New CFTC Enforcement Director to Focus on Insider Trading in Prediction Markets
CFTC Director of Enforcement, David Miller warned prediction market participants that the CEA's insider trading laws apply with full force to event contracts.
In his first address as the new Director, Mr. Miller rejected a view promoted by prominent figures in finance and social media that insider trading is either legal or even beneficial in prediction markets. He said that some have argued that trading on confidential information helps "price in" that information for the public good. Mr. Miller stated that the CEA's "anti-fraud provisions apply with full force" to event contracts, which the agency considers swaps under the law.
He warned that anyone who "trade[s] on ... material non-public information in breach of a []duty" owed to the source of that information can face liability. He said that this includes a wide range of potential bad actors — government employees trading on non-public policy information, sports trainers with advance knowledge of player injuries, corporate employees violating confidentiality agreements, and others. The Director also highlighted the so-called "Eddie Murphy Rule," which specifically bars trading "on stolen government information." He pointed to a recent example on Kalshi, a regulated exchange, where a trader appeared to have inside knowledge about a YouTube channel contract he was actively trading. He also flagged injury contracts as a particular area of concern, citing both manipulation and insider trading risk.

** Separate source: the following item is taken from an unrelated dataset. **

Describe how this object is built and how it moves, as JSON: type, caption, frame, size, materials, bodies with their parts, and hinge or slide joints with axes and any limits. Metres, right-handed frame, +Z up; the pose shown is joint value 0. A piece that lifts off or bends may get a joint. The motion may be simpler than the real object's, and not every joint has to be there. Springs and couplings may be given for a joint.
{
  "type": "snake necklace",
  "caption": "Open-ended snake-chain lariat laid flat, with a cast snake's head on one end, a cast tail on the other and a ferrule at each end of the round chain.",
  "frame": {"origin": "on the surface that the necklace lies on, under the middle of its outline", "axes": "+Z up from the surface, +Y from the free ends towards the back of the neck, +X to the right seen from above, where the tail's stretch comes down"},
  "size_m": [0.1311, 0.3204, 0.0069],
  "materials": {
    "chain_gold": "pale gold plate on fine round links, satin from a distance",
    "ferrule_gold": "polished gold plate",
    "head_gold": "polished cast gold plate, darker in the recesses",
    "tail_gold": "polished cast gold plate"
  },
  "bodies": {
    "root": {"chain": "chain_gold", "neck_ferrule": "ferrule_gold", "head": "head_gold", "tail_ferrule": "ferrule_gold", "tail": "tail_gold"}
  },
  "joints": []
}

Mr. Miller also made clear that regulated exchanges share responsibility for policing these markets, and that the CFTC expects them to implement surveillance, cooperate with integrity organizations, and carefully evaluate contracts before listing them. He noted that the CFTC recently signed a Memorandum of Understanding with Major League Baseball as one example of this collaborative approach.

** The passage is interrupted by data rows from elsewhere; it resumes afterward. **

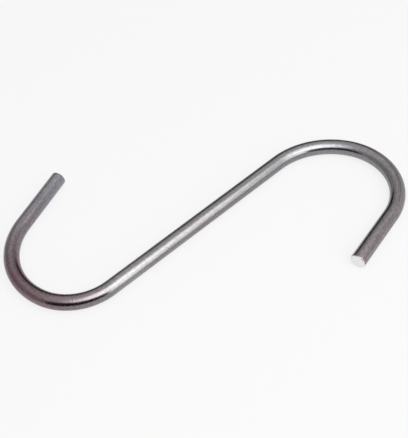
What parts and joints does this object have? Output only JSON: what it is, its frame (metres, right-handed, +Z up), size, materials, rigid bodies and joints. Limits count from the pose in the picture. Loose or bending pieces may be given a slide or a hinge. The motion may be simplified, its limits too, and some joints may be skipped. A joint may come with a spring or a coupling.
{
  "type": "s hook",
  "caption": "Round steel rod bent into an open S hook, a rounded hook at each end of a straight shank, with square-cut tips.",
  "frame": {"origin": "under the middle of the hook's box, on the surface the hook lies on", "axes": "+X along the straight shank, +Z up off the surface; the hook at -X curls to +Y and the hook at +X curls to -Y"},
  "size_m": [0.1406, 0.119, 0.006],
  "materials": {
    "zinc_plated_steel": "thin bright plating on drawn rod, satin to glossy, with fine grain, faint drawing lines along it, and a tint that drifts from bluish to a dull pink on the left bend"
  },
  "bodies": {
    "root": {"hook_rod": "zinc_plated_steel"}
  },
  "joints": []
}
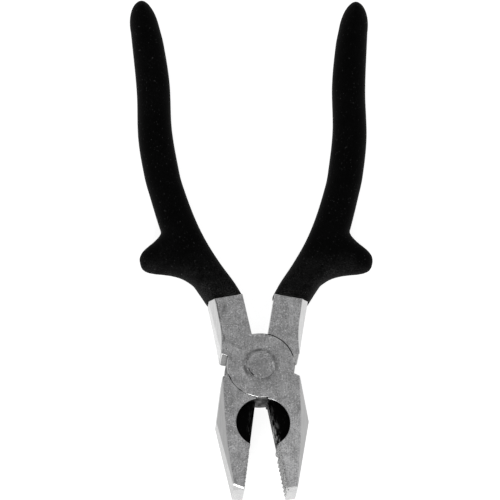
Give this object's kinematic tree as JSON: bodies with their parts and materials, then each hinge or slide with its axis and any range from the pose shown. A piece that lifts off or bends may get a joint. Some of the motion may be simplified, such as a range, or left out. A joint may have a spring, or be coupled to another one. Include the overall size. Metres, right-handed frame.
{
  "type": "combination pliers",
  "caption": "Lap-joint combination pliers with serrated gripping jaws, round side-cutter scoops and black moulded grips with finger guards, standing open.",
  "frame": {"origin": "centre of the rivet's rear end, on the rivet's axis and in the plane of the pliers' rear faces", "axes": "+Z along the rivet's axis towards the front face, +Y from the rivet towards the handles, with the jaws at -Y, and +X to the right seen from the front; the middle line between the two open halves is Y"},
  "size_m": [0.0897, 0.197, 0.0117],
  "materials": {
    "forged_steel": "satin, ground and lightly worn, with dark oxide left in the cutter scoops",
    "rivet_steel": "satin, ground nearly flush",
    "black_pvc": "matte, fine grained"
  },
  "bodies": {
    "rear_half": {"rear_forging": "forged_steel", "pivot_rivet": "rivet_steel", "right_grip": "black_pvc"},
    "front_half": {"front_forging": "forged_steel", "left_grip": "black_pvc"}
  },
  "joints": [
    {"name": "jaw_pivot", "type": "hinge", "parent": "rear_half", "child": "front_half", "pos_m": [0, 0, 0.0058], "axis": [0, 0, 1], "range_deg": [-18, 28]}
  ]
}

More broadly, Mr. Miller said the Division will focus on five core enforcement priorities for the Division: (i) insider trading, including within prediction markets; (ii) market manipulation, with a particular focus on the energy markets; (iii) "market abuse [and] disruptive trading," such as "spoofing [and] wash trading;" (iv) retail fraud, including Ponzi schemes and digital impersonation frauds; and (v) willful violations of Anti-Money Laundering and Know-Your-Customer laws.
Mr. Miller also announced an upcoming Staff Advisory on Cooperation designed to simplify and further incentivize voluntary disclosure. He detailed that the new policy will offer a clear path to a declination for eligible parties who promptly self-report in good faith, fully cooperate on a "binary" basis, and fully remediate the issues, which includes compensating victims and disgorging ill-gotten gains. He added that the new policy will credit self-reporting even if the CFTC independently knew about the issue confidentially, provided the information was not already public or facing an imminent third-party disclosure.